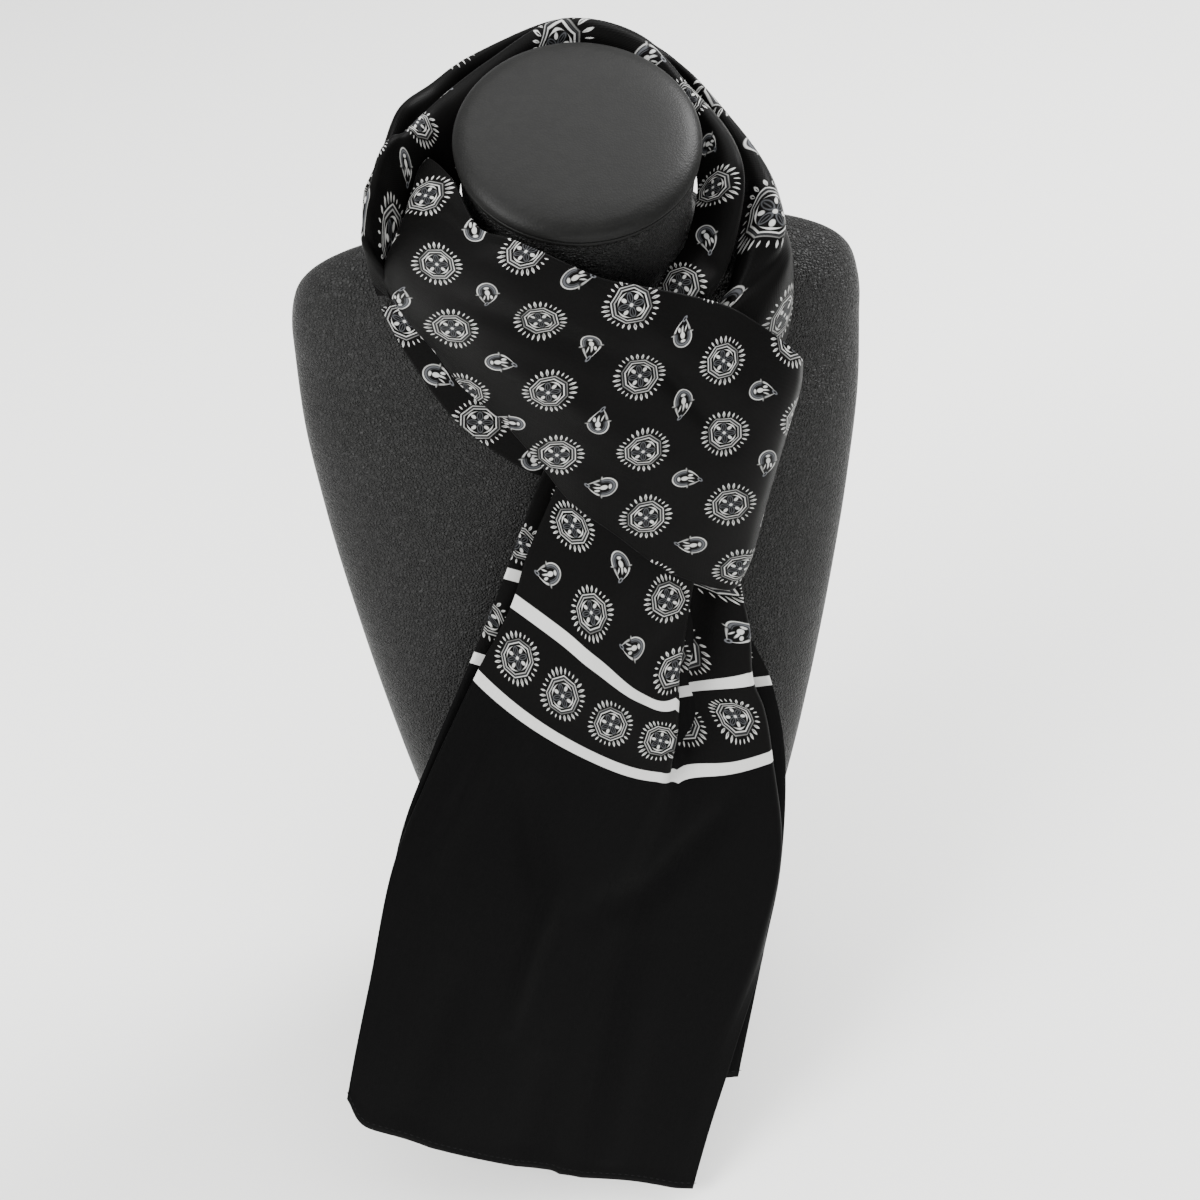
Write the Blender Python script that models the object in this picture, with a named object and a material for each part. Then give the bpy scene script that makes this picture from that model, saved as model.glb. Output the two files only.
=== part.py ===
"""A printed scarf folded double, looped round the neck of a limbless display bust.

The free ends hang down the front as two tails. The tables are in millimetres from a
point on the floor under the foot's front edge. The built objects are in metres from
the middle of the foot, +Z up, the bust facing -Y.
"""
from collections import namedtuple
from math import cos, pi, radians, sin

import bmesh
import bpy
import numpy as np

MM = 0.001

# Cloth
CLOTH_WALL = 1.4
EDGE_CURL = 1.8
BEND_LENGTH = 5.4
BEND_STEPS = 4
LEFT_STEPS = 10
RIGHT_STEPS = 5
TUCK_STATIONS = (0.34, 0.67, 1.0)
UNDER_STATIONS = (0.5, 1.0)
TAIL_BACK_SWELL = 1.0
LOOP_SWELL = 4.0

# Middle of the bust's foot, where the built object's origin is
FOOT_CENTRE = (0.0, 72.0, 0.0)

# Neck of the bust: centre of its top, forward tilt, radius
NECK_TOP = (0.0, 160.0, 453.0)
NECK_TILT = 18.5
NECK_RADIUS = 41.2

# Lean of the chest plate away from the upright
PLATE_LEAN = 24.2

BUST_SIDES = 48
CAP_SIDES = 40

UP_NECK = np.array((0.0, -sin(radians(NECK_TILT)), cos(radians(NECK_TILT))))
BACK_NECK = np.array((0.0, cos(radians(NECK_TILT)), sin(radians(NECK_TILT))))
RIGHT = np.array((1.0, 0.0, 0.0))
PLATE_OUT = np.array((0.0, -cos(radians(PLATE_LEAN)), sin(radians(PLATE_LEAN))))
FRONT = np.array((0.0, -1.0, 0.0))

# Rings of the bust body, foot to neck top
Ring = namedtuple("Ring", "height depth half_width half_depth power tilt front_swell")
BUST_RINGS = (
    Ring(0.0, 72.0, 43.5, 69.0, 3.2, 0.0, 0.0),
    Ring(5.0, 73.5, 47.5, 72.0, 3.2, 0.0, 0.0),
    Ring(60.0, 92.0, 61.0, 65.0, 3.0, 0.0, 0.0),
    Ring(120.0, 112.0, 76.5, 58.0, 3.0, 0.0, 0.0),
    Ring(180.0, 133.0, 92.0, 52.0, 3.0, 3.0, 0.0),
    Ring(240.0, 154.0, 104.0, 46.0, 3.0, 8.0, 0.0),
    Ring(290.0, 171.0, 111.5, 40.5, 3.0, 12.0, 0.0),
    Ring(330.0, 182.0, 114.5, 38.0, 2.8, 16.0, 4.0),
    Ring(360.0, 190.5, 113.0, 34.5, 2.6, 18.5, 9.0),
    Ring(375.0, 192.5, 107.0, 31.5, 2.4, 18.5, 14.0),
    Ring(384.0, 192.0, 96.0, 29.0, 2.2, 18.5, 16.0),
    Ring(389.0, 191.0, 76.0, 29.0, 2.0, 18.5, 13.0),
    Ring(393.0, 186.0, 60.0, 36.0, 2.0, 18.5, 6.0),
    Ring(397.0, 178.7, 50.0, 45.0, 2.0, 18.5, 1.0),
    Ring(405.6, 175.9, 45.5, 44.5, 2.0, 18.5, 0.0),
    Ring(415.0, 172.7, 42.0, 42.0, 2.0, 18.5, 0.0),
    Ring(428.3, 168.2, NECK_RADIUS, NECK_RADIUS, 2.0, 18.5, 0.0),
    Ring(447.7, 161.73, NECK_RADIUS, NECK_RADIUS, 2.0, 18.5, 0.0),
)
SWELL_WIDTH = 46.0

# Profile of the padded neck cap: radius, depth below the plane of its rim
Profile = namedtuple("Profile", "radius depth")
CAP_PROFILE = (
    Profile(39.5, 5.2),
    Profile(41.9, 4.3),
    Profile(42.7, 2.6),
    Profile(42.6, 1.0),
    Profile(41.2, -0.4),
    Profile(36.0, -1.7),
    Profile(24.0, -2.8),
    Profile(10.0, -3.3),
)

# Front tail: a row per section, downwards. lip is the edge of the deep pleat, fold the
# angle it turns back by, tuck the cloth between its two bends; turn and under are the
# same for the right edge, bow the swell of the left panel.
Tail = namedtuple("Tail", "left lip right bow fold tuck turn under")
FRONT_TAIL = (
    Tail((-1, 129, 352), (34, 119, 331), (55, 126, 324), 2, 180, 36, 180, 10),
    Tail((-11, 124, 336), (36, 106, 302), (54, 114, 295), 3, 180, 38, 180, 10),
    Tail((-19, 121, 318), (33, 98, 277), (55, 106, 276), 6, 180, 38, 180, 10),
    Tail((-29, 114, 298), (28, 88, 251), (58, 98, 258), 5, 180, 20, 180, 12),
    Tail((-36, 108, 279), (27, 82, 236), (59, 90, 237), 5, 180, 12, 180, 14),
    Tail((-45, 102, 263), (25, 76, 217), (64, 84, 221), 4, 165, 6, 180, 16),
    Tail((-54, 97, 248), (18, 70, 198), (67, 75, 201), 3, 70, 2, 178, 15),
    Tail((-78, 78, 207), (0, 55, 163), (70, 53, 157), 3, 25, 5, 160, 6),
    Tail((-98, 56, 172), (-14, 37, 128), (58, 31, 114), 3, 14, 5, 60, 3),
    Tail((-113, 31, 127), (-26, 16, 92), (39, 8, 74), 3, 10, 5, 14, 5),
    Tail((-124, 12, 95), (-37, -7, 53), (24, -15, 38), 3, 8, 5, 8, 5),
    Tail((-134.2, -5.4, 61.9), (-43.5, -23.8, 25), (14, -32, 11), 3, 8, 5, 6, 5),
)

# Back tail: the same scarf end, plainer, lying behind the front one
BackTail = namedtuple("BackTail", "left middle right")
BACK_TAIL = (
    BackTail((-5, 144.5, 345), (22, 142, 337), (56, 139.5, 327)),
    BackTail((-21, 134.5, 320), (15, 130, 305), (54, 131.5, 301)),
    BackTail((-38, 118, 285), (8, 110, 270), (57, 110, 260)),
    BackTail((-55, 104, 251), (4, 93, 228), (70, 96, 228)),
    BackTail((-76, 86, 213), (-2, 73, 186), (76, 80, 191)),
    BackTail((-93, 67, 181), (-10, 55, 150), (73, 56, 144)),
    BackTail((-106, 44, 141), (-17, 34, 114), (64, 35, 105)),
    BackTail((-124, 9, 82), (-32, 0, 56), (49, 0, 54)),
)

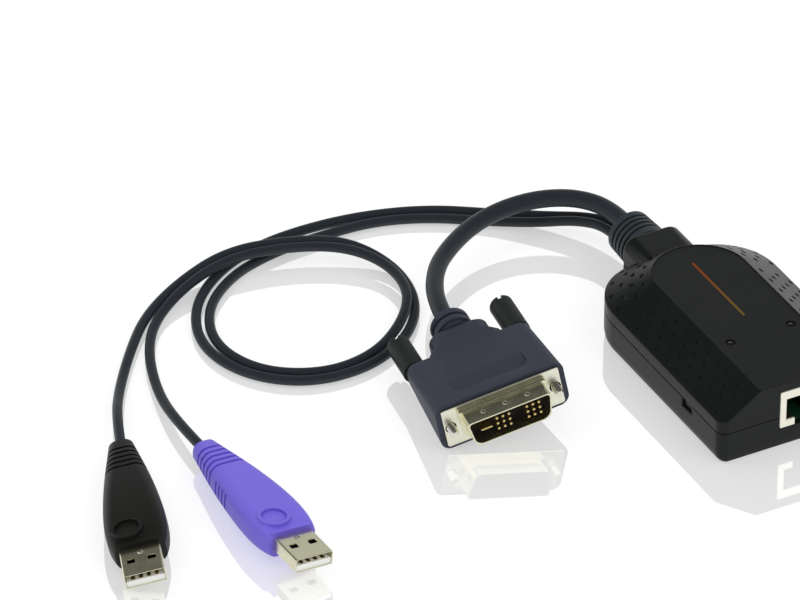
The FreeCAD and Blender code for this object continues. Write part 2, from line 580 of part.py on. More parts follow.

============

Problem requirements:
Restate every line of the data word for word.

Result of the exercise:
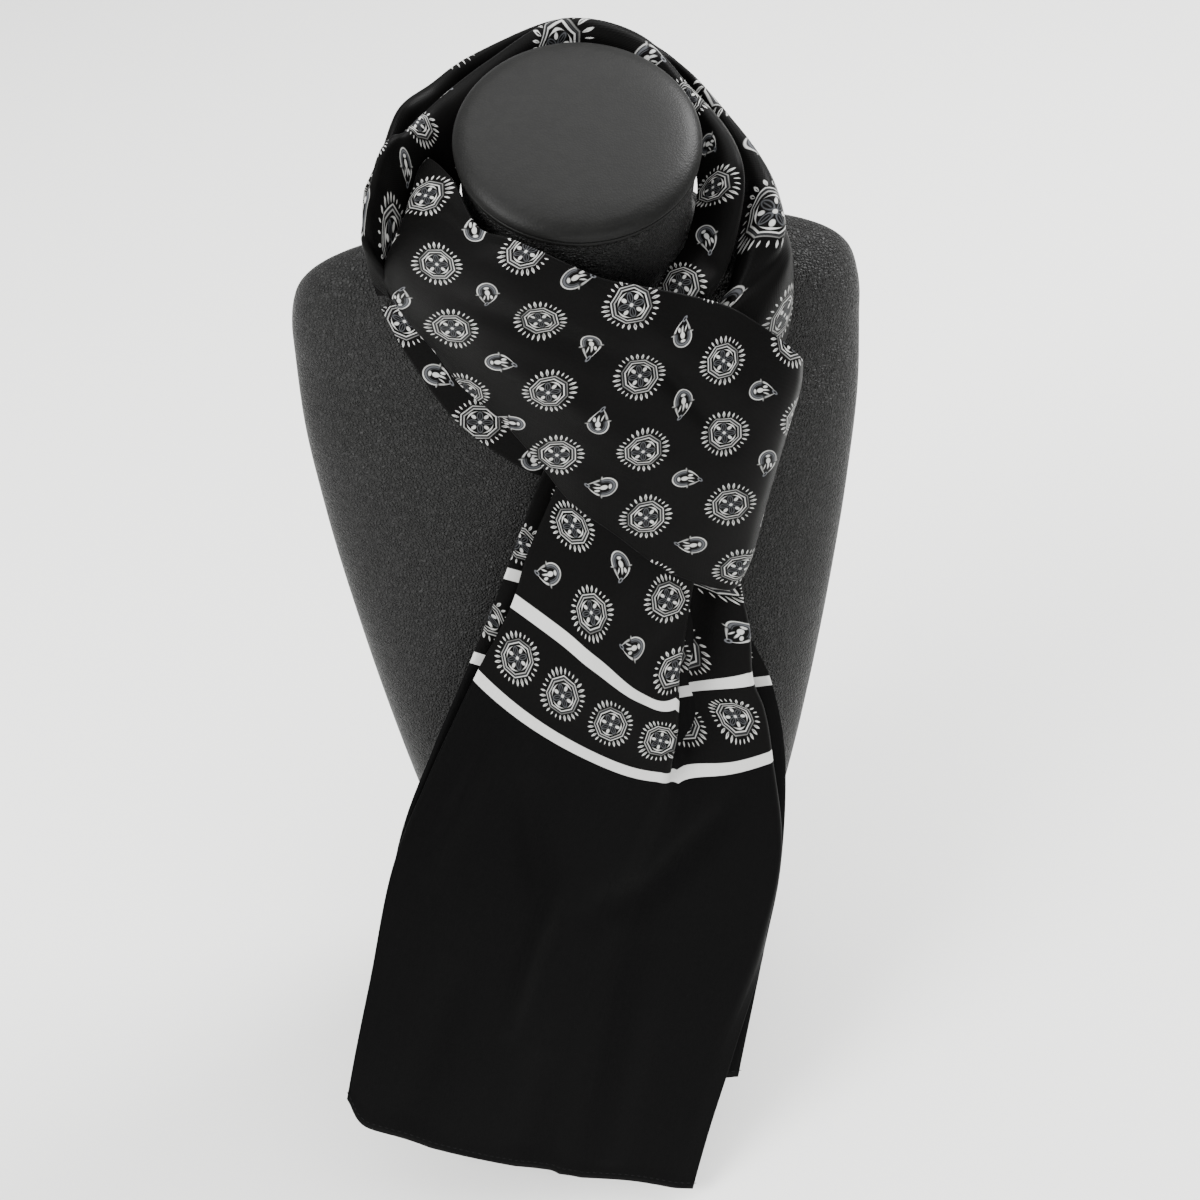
Write the Blender Python script that models the object in this picture, with a named object and a material for each part. Then give the bpy scene script that makes this picture from that model, saved as model.glb. Output the two files only.
=== part.py ===
"""A printed scarf folded double, looped round the neck of a limbless display bust.

The free ends hang down the front as two tails. The tables are in millimetres from a
point on the floor under the foot's front edge. The built objects are in metres from
the middle of the foot, +Z up, the bust facing -Y.
"""
from collections import namedtuple
from math import cos, pi, radians, sin

import bmesh
import bpy
import numpy as np

MM = 0.001

# Cloth
CLOTH_WALL = 1.4
EDGE_CURL = 1.8
BEND_LENGTH = 5.4
BEND_STEPS = 4
LEFT_STEPS = 10
RIGHT_STEPS = 5
TUCK_STATIONS = (0.34, 0.67, 1.0)
UNDER_STATIONS = (0.5, 1.0)
TAIL_BACK_SWELL = 1.0
LOOP_SWELL = 4.0

# Middle of the bust's foot, where the built object's origin is
FOOT_CENTRE = (0.0, 72.0, 0.0)

# Neck of the bust: centre of its top, forward tilt, radius
NECK_TOP = (0.0, 160.0, 453.0)
NECK_TILT = 18.5
NECK_RADIUS = 41.2

# Lean of the chest plate away from the upright
PLATE_LEAN = 24.2

BUST_SIDES = 48
CAP_SIDES = 40

UP_NECK = np.array((0.0, -sin(radians(NECK_TILT)), cos(radians(NECK_TILT))))
BACK_NECK = np.array((0.0, cos(radians(NECK_TILT)), sin(radians(NECK_TILT))))
RIGHT = np.array((1.0, 0.0, 0.0))
PLATE_OUT = np.array((0.0, -cos(radians(PLATE_LEAN)), sin(radians(PLATE_LEAN))))
FRONT = np.array((0.0, -1.0, 0.0))

# Rings of the bust body, foot to neck top
Ring = namedtuple("Ring", "height depth half_width half_depth power tilt front_swell")
BUST_RINGS = (
    Ring(0.0, 72.0, 43.5, 69.0, 3.2, 0.0, 0.0),
    Ring(5.0, 73.5, 47.5, 72.0, 3.2, 0.0, 0.0),
    Ring(60.0, 92.0, 61.0, 65.0, 3.0, 0.0, 0.0),
    Ring(120.0, 112.0, 76.5, 58.0, 3.0, 0.0, 0.0),
    Ring(180.0, 133.0, 92.0, 52.0, 3.0, 3.0, 0.0),
    Ring(240.0, 154.0, 104.0, 46.0, 3.0, 8.0, 0.0),
    Ring(290.0, 171.0, 111.5, 40.5, 3.0, 12.0, 0.0),
    Ring(330.0, 182.0, 114.5, 38.0, 2.8, 16.0, 4.0),
    Ring(360.0, 190.5, 113.0, 34.5, 2.6, 18.5, 9.0),
    Ring(375.0, 192.5, 107.0, 31.5, 2.4, 18.5, 14.0),
    Ring(384.0, 192.0, 96.0, 29.0, 2.2, 18.5, 16.0),
    Ring(389.0, 191.0, 76.0, 29.0, 2.0, 18.5, 13.0),
    Ring(393.0, 186.0, 60.0, 36.0, 2.0, 18.5, 6.0),
    Ring(397.0, 178.7, 50.0, 45.0, 2.0, 18.5, 1.0),
    Ring(405.6, 175.9, 45.5, 44.5, 2.0, 18.5, 0.0),
    Ring(415.0, 172.7, 42.0, 42.0, 2.0, 18.5, 0.0),
    Ring(428.3, 168.2, NECK_RADIUS, NECK_RADIUS, 2.0, 18.5, 0.0),
    Ring(447.7, 161.73, NECK_RADIUS, NECK_RADIUS, 2.0, 18.5, 0.0),
)
SWELL_WIDTH = 46.0

# Profile of the padded neck cap: radius, depth below the plane of its rim
Profile = namedtuple("Profile", "radius depth")
CAP_PROFILE = (
    Profile(39.5, 5.2),
    Profile(41.9, 4.3),
    Profile(42.7, 2.6),
    Profile(42.6, 1.0),
    Profile(41.2, -0.4),
    Profile(36.0, -1.7),
    Profile(24.0, -2.8),
    Profile(10.0, -3.3),
)

# Front tail: a row per section, downwards. lip is the edge of the deep pleat, fold the
# angle it turns back by, tuck the cloth between its two bends; turn and under are the
# same for the right edge, bow the swell of the left panel.
Tail = namedtuple("Tail", "left lip right bow fold tuck turn under")
FRONT_TAIL = (
    Tail((-1, 129, 352), (34, 119, 331), (55, 126, 324), 2, 180, 36, 180, 10),
    Tail((-11, 124, 336), (36, 106, 302), (54, 114, 295), 3, 180, 38, 180, 10),
    Tail((-19, 121, 318), (33, 98, 277), (55, 106, 276), 6, 180, 38, 180, 10),
    Tail((-29, 114, 298), (28, 88, 251), (58, 98, 258), 5, 180, 20, 180, 12),
    Tail((-36, 108, 279), (27, 82, 236), (59, 90, 237), 5, 180, 12, 180, 14),
    Tail((-45, 102, 263), (25, 76, 217), (64, 84, 221), 4, 165, 6, 180, 16),
    Tail((-54, 97, 248), (18, 70, 198), (67, 75, 201), 3, 70, 2, 178, 15),
    Tail((-78, 78, 207), (0, 55, 163), (70, 53, 157), 3, 25, 5, 160, 6),
    Tail((-98, 56, 172), (-14, 37, 128), (58, 31, 114), 3, 14, 5, 60, 3),
    Tail((-113, 31, 127), (-26, 16, 92), (39, 8, 74), 3, 10, 5, 14, 5),
    Tail((-124, 12, 95), (-37, -7, 53), (24, -15, 38), 3, 8, 5, 8, 5),
    Tail((-134.2, -5.4, 61.9), (-43.5, -23.8, 25), (14, -32, 11), 3, 8, 5, 6, 5),
)

# Back tail: the same scarf end, plainer, lying behind the front one
BackTail = namedtuple("BackTail", "left middle right")
BACK_TAIL = (
    BackTail((-5, 144.5, 345), (22, 142, 337), (56, 139.5, 327)),
    BackTail((-21, 134.5, 320), (15, 130, 305), (54, 131.5, 301)),
    BackTail((-38, 118, 285), (8, 110, 270), (57, 110, 260)),
    BackTail((-55, 104, 251), (4, 93, 228), (70, 96, 228)),
    BackTail((-76, 86, 213), (-2, 73, 186), (76, 80, 191)),
    BackTail((-93, 67, 181), (-10, 55, 150), (73, 56, 144)),
    BackTail((-106, 44, 141), (-17, 34, 114), (64, 35, 105)),
    BackTail((-124, 9, 82), (-32, 0, 56), (49, 0, 54)),
)

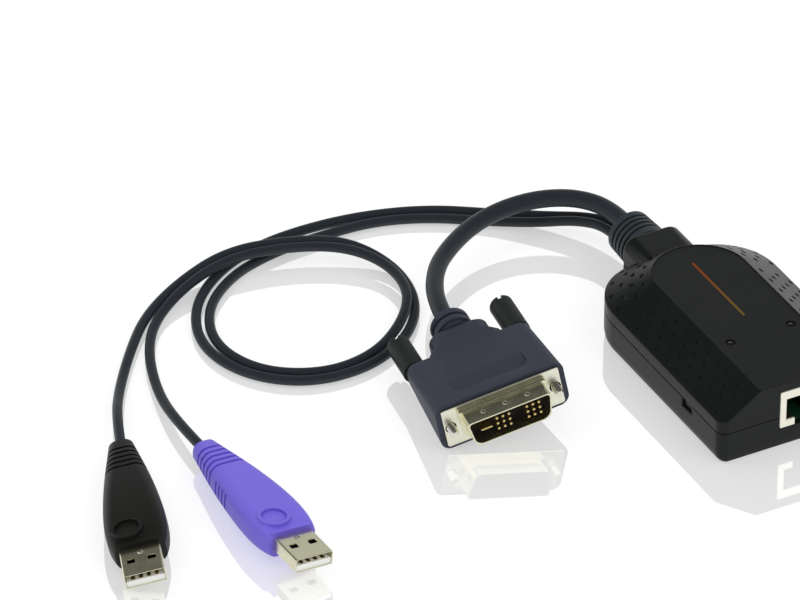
The FreeCAD and Blender code for this object continues. Write part 2, from line 580 of part.py on. More parts follow.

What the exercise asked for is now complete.